There are two buildings at the 620 Woodward address built for Mabley and Company vetween 1876 to 1880. And then there are three more buildings, built for the Mabley firm, that use the 630 Woodward address. Although they are distinct building, I believe they were designed to be used together. All of them are wood frame four story buildings. I presume that the first floor was used for retail sales with one or more of the upper floors used for storage of items to be sold. Perhaps the upper levels were apartments. By 1876, Mabley and Company was one of the larger retail outlets in Michigan. Presumably Mr. Mabley built a home for his family somewhere nearby.
Mr.
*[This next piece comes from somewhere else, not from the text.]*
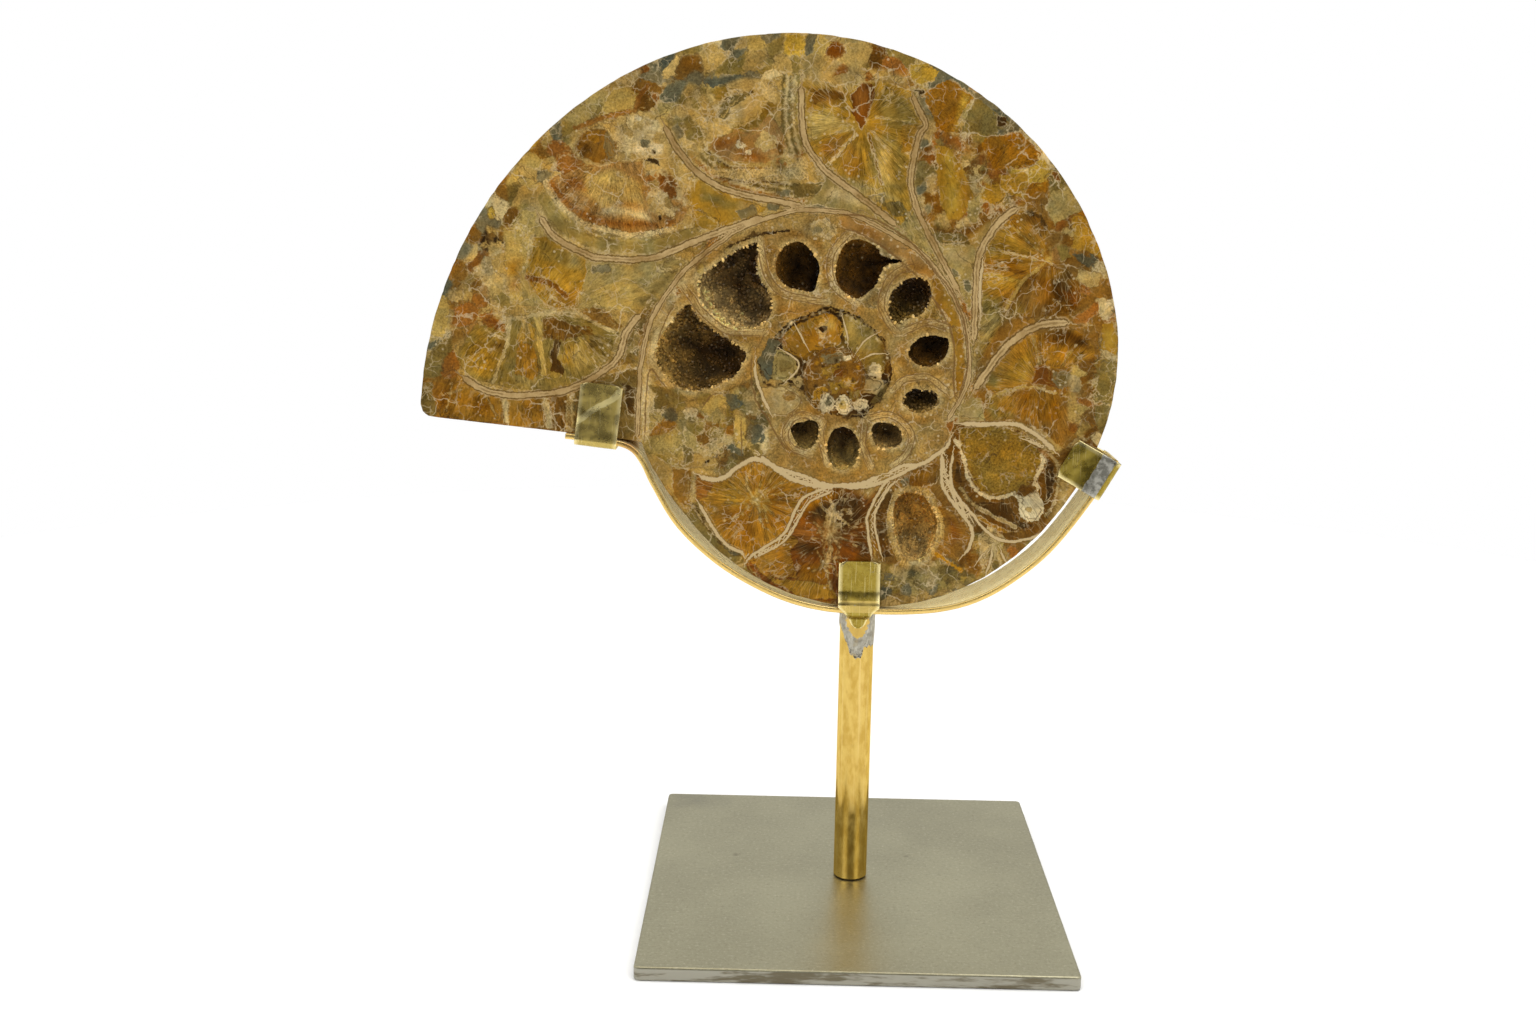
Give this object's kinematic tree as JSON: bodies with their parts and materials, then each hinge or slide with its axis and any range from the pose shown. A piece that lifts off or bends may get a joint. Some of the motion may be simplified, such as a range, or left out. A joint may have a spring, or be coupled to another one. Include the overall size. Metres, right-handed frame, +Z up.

Mabley’s firm survived until 1929. This may explain the peculiar shape of the lot occupied by the First National Bank Building. Fewer than fifty years separate the erection of the Mabley complex and the construction of the First National Bank. The classical style bank with its elegant features borrowed from Greek ideals, contrasts with the attractive but much more modest structures that served the Mabley company. The buildings you see pictured above apparently once had much more embellishment on their Woodward Avenue front but they were removed in a 1918 renovation.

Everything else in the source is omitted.